Stated goal:
Return exactly the lines that run from the beginning through the line containing "FACE_EDGE = 200.0", both included, and no others.
━━━━━ Data lines ━━━━━
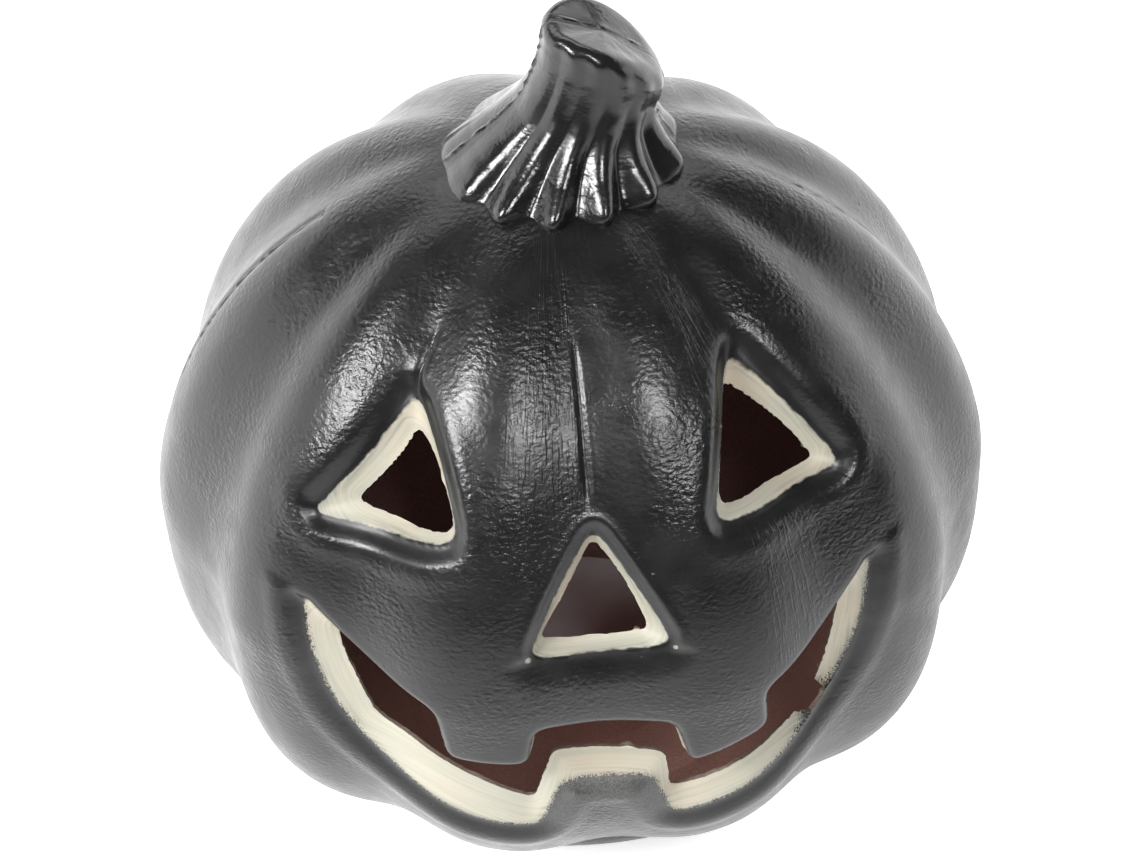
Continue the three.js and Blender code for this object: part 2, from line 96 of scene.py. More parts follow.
MOUTH = {
    "cream": [*UPPER_LIP, *LOWER_LIP],
    "hole": [
        (-56, 91.5, -2), (-37.5, 80, 0), (-35.5, 66.5, 0), (-15.5, 66, 0), (-13.5, 75.5, 0), (13.5, 74.5, 0),
        (16.5, 62, 0), (36.5, 67, 0), (36, 78.5, -2), (54.5, 90, 1), (48.5, 60.5, 0.5), (13, 49, 0),
        (12, 62, 0), (-10.5, 66, 0), (-15.5, 49.5, -1.5), (-50.5, 66, 1),
    ],
}
CREAM_ROUNDING = 3
HOLE_ROUNDING = 2.4
EYE_POCKET = {
    "slope_width": 4.0, "slope_depth": 2.0, "depth": 4.8,
    "lip": 0.4, "lip_at": 5.2, "lip_width": 2.6,
}
NOSE_POCKET = {
    "slope_width": 3.2, "slope_depth": 1.2, "depth": 4.2,
    "lip": 0.3, "lip_at": 3.0, "lip_width": 1.0,
}
MOUTH_POCKET = {
    "slope_width": 4.2, "slope_depth": 2.0, "depth": 5.4,
    "lip": 0.5, "lip_at": 5.8, "lip_width": 2.2,
}
NO_SOFT_EDGE = -1  # height under which a pocket's rim fades out; -1 is nowhere
POCKETS = [
    {**EYE_LEFT, **EYE_POCKET, "soft_under": NO_SOFT_EDGE},
    {**EYE_RIGHT, **EYE_POCKET, "soft_under": NO_SOFT_EDGE},
    {**NOSE, **NOSE_POCKET, "soft_under": 97},
    {**MOUTH, **MOUTH_POCKET, "soft_under": NO_SOFT_EDGE},
]
PAINT_DABS = [(14.3, 46.6, 0.9), (-15.0, 95.6, 0.7), (15.4, 95.6, 0.5), (11.8, 111.2, 0.35)]  # x, z, radius
EDGE_NIBS = [(4.4, 63.3, 1.1), (7.2, 98.0, 0.6), (-31.6, 128.0, 0.5), (47.4, 120.8, 0.4)]  # x, z, height
FACE_EDGE = 200.0  # stands for "far from the face"

# Stem: height, middle x, half width, how deep the ribs are
STEM_SECTIONS = [
    (156.5, 1.6, 25.4, 0.05), (158.6, 1.7, 25.8, 0.06), (160.4, 2.0, 25.2, 0.075), (163.0, 2.8, 23.4, 0.10),
    (166.0, 3.8, 20.9, 0.105), (170.0, 5.4, 17.6, 0.09), (174.0, 7.5, 15.2, 0.055), (179.0, 9.3, 13.6, 0.04),
    (184.0, 10.7, 12.9, 0.035), (188.0, 11.4, 12.7, 0.03), (190.0, 11.6, 12.5, 0.02),
]
STEM_RIBS = [-62, -33, -8, 15, 40, 70, 104, 140, 178, 216, 256]  # degrees from the face towards +X
STEM_DEPTH_RATIO = 0.97
CAP = {"height": 187.2, "fall": 0.55, "bend": 0.02, "middle_x": 12.0, "rounding": 3.6}


# Small helpers


def smoothstep(value, low, high):
    share = np.clip((value - low) / (high - low), 0, 1)
    return share * share * (3 - 2 * share)


def bell(value, middle, width):
    return np.exp(-(((value - middle) / width) ** 2))


def wobble(position, step, seed):
    """Smooth random values between -1 and 1 along a line, one knot every step."""
    knots = np.random.default_rng(seed).uniform(-1, 1, 4096)
    place = np.asarray(position) / step + 1000
    first = np.floor(place).astype(int)
    share = place - first
    share = share * share * (3 - 2 * share)
    return knots[first % 4096] * (1 - share) + knots[(first + 1) % 4096] * share


def resample(points, spacing):
    """Points along a line of (r, z), as far apart as spacing(r, z) says."""
    points = np.asarray(points, float)
    lengths = np.hypot(*np.diff(points, axis=0).T)
    along = np.concatenate([[0], np.cumsum(lengths)])
    stops = [0.0]
    while stops[-1] < along[-1]:
        here = [np.interp(stops[-1], along, points[:, k]) for k in (0, 1)]
        stops.append(stops[-1] + spacing(*here))
    stops = np.array(stops) * along[-1] / stops[-1]
    return np.stack([np.interp(stops, along, points[:, k]) for k in (0, 1)], 1)


def curve(start, bend, end, steps=24, trim=0.0):
    """A smooth bend from start to end, pulled towards bend, with a share of each end left off."""
    share = np.linspace(trim, 1 - trim, steps)[:, None]
    start, bend, end = (np.array(p, float) for p in (start, bend, end))
    return (1 - share) ** 2 * start + 2 * share * (1 - share) * bend + share**2 * end


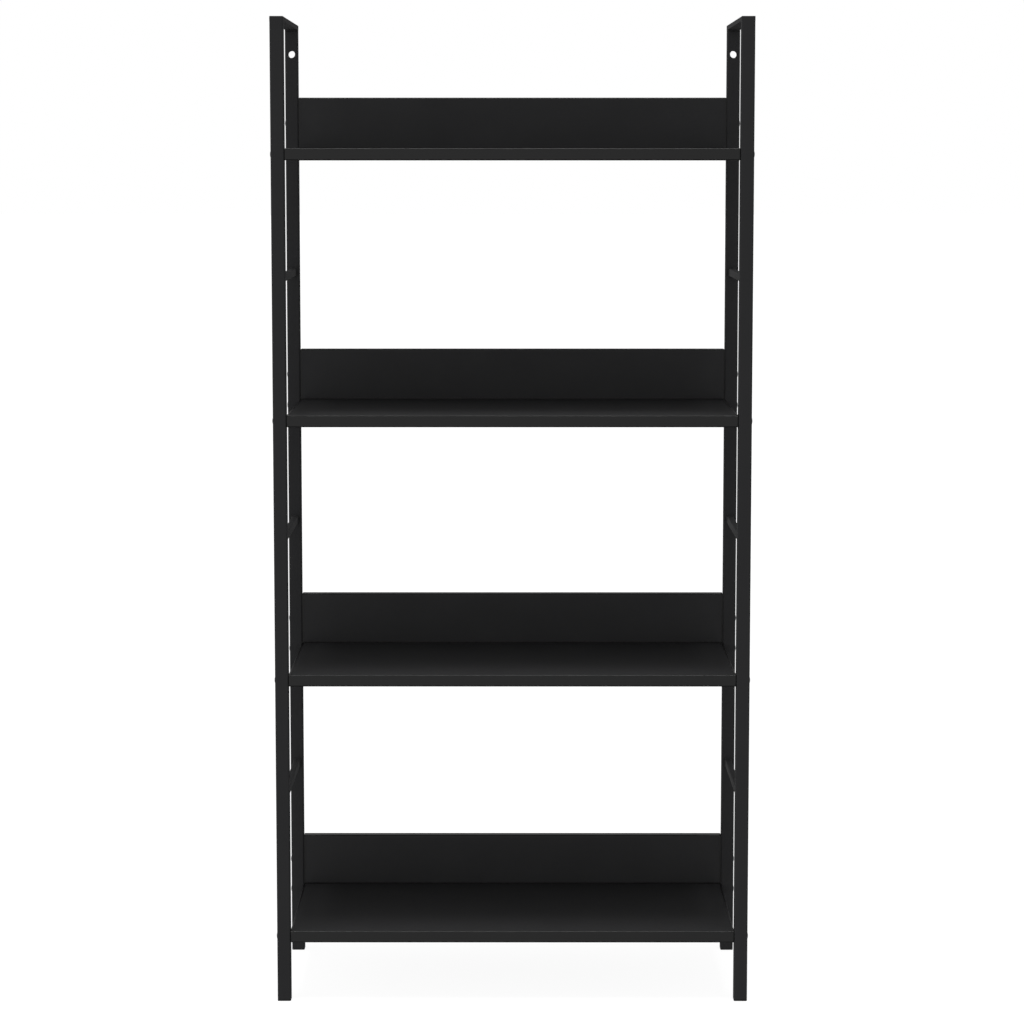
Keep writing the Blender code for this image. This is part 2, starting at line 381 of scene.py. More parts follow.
# %% Melamine-faced chipboard
melamine, tree, shader, mm = new_material(
    "melamine_faced_chipboard", Metallic=0.0, IOR=1.5, Specular_IOR_Level=0.05
)
pearl = add_node(tree, "ShaderNodeTexNoise", {"Vector": mm, "Scale": 1 / 2, "Detail": 2.0})
cloud = add_node(tree, "ShaderNodeTexNoise", {"Vector": mm, "Scale": 1 / 60, "Detail": 4.0})
tone = add_node(
    tree,
    "ShaderNodeMix",
    {"Factor": cloud.outputs["Fac"], "A": srgb("363637"), "B": srgb("3d3d3e")},
    data_type="RGBA",
)
gloss = add_node(
    tree, "ShaderNodeMapRange", {"Value": pearl.outputs["Fac"], "To Min": 0.42, "To Max": 0.54}
)
pressed = add_node(
    tree, "ShaderNodeBump", {"Height": pearl.outputs["Fac"], "Distance": 0.05 * MM}
)
tree.links.new(tone.outputs["Result"], shader.inputs["Base Color"])
tree.links.new(gloss.outputs["Result"], shader.inputs["Roughness"])
tree.links.new(pressed.outputs["Normal"], shader.inputs["Normal"])
print(melamine.name, len(tree.nodes), "nodes")

# %% [markdown]
# ### Edge band
#
# The raw edges of the boards are covered with a strip of black ABS, 2 mm thick. It is a shade
# smoother than the face, and the scraper that trims it leaves a round edge that catches light. It
# could share the finish of the face, but then the front of a board would lose its fine bright line.

# %% ABS edge band
edge_band, tree, shader, mm = new_material(
    "abs_edge_band", Metallic=0.0, IOR=1.5, Specular_IOR_Level=0.4
)
streaks_space = add_node(tree, "ShaderNodeMapping", {"Vector": mm, "Scale": (0.05, 0.05, 1.0)})
streaks = add_node(
    tree,
    "ShaderNodeTexNoise",
    {"Vector": streaks_space.outputs["Vector"], "Scale": 1 / 2, "Detail": 2.0},
)
tone = add_node(
    tree,
    "ShaderNodeMix",
    {"Factor": streaks.outputs["Fac"], "A": srgb("121212"), "B": srgb("171718")},
    data_type="RGBA",
)
gloss = add_node(
    tree, "ShaderNodeMapRange", {"Value": streaks.outputs["Fac"], "To Min": 0.3, "To Max": 0.4}
)
tree.links.new(tone.outputs["Result"], shader.inputs["Base Color"])
tree.links.new(gloss.outputs["Result"], shader.inputs["Roughness"])
print(edge_band.name, len(tree.nodes), "nodes")

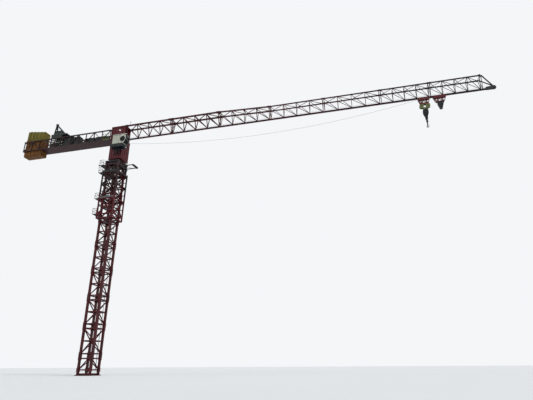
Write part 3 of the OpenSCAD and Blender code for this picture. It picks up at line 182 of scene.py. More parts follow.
━━━━━
Solution for this task:
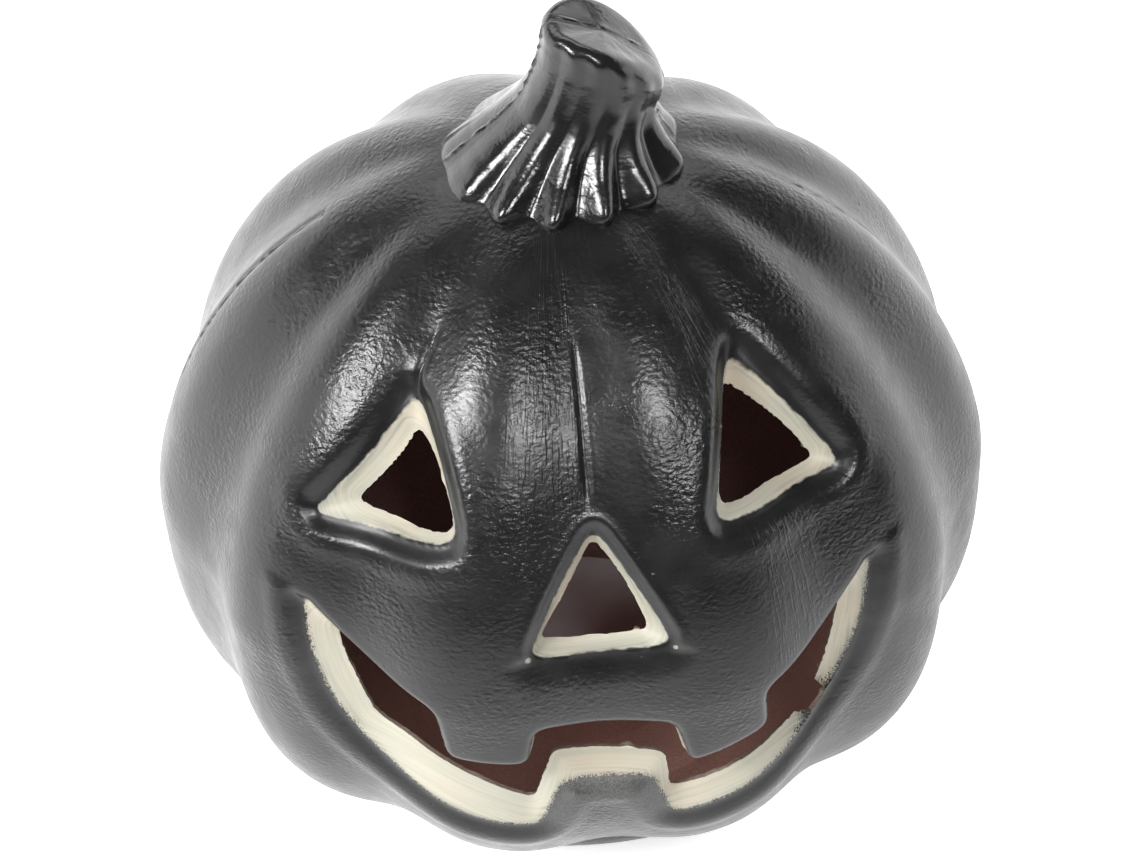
Continue the three.js and Blender code for this object: part 2, from line 96 of scene.py. More parts follow.
MOUTH = {
    "cream": [*UPPER_LIP, *LOWER_LIP],
    "hole": [
        (-56, 91.5, -2), (-37.5, 80, 0), (-35.5, 66.5, 0), (-15.5, 66, 0), (-13.5, 75.5, 0), (13.5, 74.5, 0),
        (16.5, 62, 0), (36.5, 67, 0), (36, 78.5, -2), (54.5, 90, 1), (48.5, 60.5, 0.5), (13, 49, 0),
        (12, 62, 0), (-10.5, 66, 0), (-15.5, 49.5, -1.5), (-50.5, 66, 1),
    ],
}
CREAM_ROUNDING = 3
HOLE_ROUNDING = 2.4
EYE_POCKET = {
    "slope_width": 4.0, "slope_depth": 2.0, "depth": 4.8,
    "lip": 0.4, "lip_at": 5.2, "lip_width": 2.6,
}
NOSE_POCKET = {
    "slope_width": 3.2, "slope_depth": 1.2, "depth": 4.2,
    "lip": 0.3, "lip_at": 3.0, "lip_width": 1.0,
}
MOUTH_POCKET = {
    "slope_width": 4.2, "slope_depth": 2.0, "depth": 5.4,
    "lip": 0.5, "lip_at": 5.8, "lip_width": 2.2,
}
NO_SOFT_EDGE = -1  # height under which a pocket's rim fades out; -1 is nowhere
POCKETS = [
    {**EYE_LEFT, **EYE_POCKET, "soft_under": NO_SOFT_EDGE},
    {**EYE_RIGHT, **EYE_POCKET, "soft_under": NO_SOFT_EDGE},
    {**NOSE, **NOSE_POCKET, "soft_under": 97},
    {**MOUTH, **MOUTH_POCKET, "soft_under": NO_SOFT_EDGE},
]
PAINT_DABS = [(14.3, 46.6, 0.9), (-15.0, 95.6, 0.7), (15.4, 95.6, 0.5), (11.8, 111.2, 0.35)]  # x, z, radius
EDGE_NIBS = [(4.4, 63.3, 1.1), (7.2, 98.0, 0.6), (-31.6, 128.0, 0.5), (47.4, 120.8, 0.4)]  # x, z, height
FACE_EDGE = 200.0  # stands for "far from the face"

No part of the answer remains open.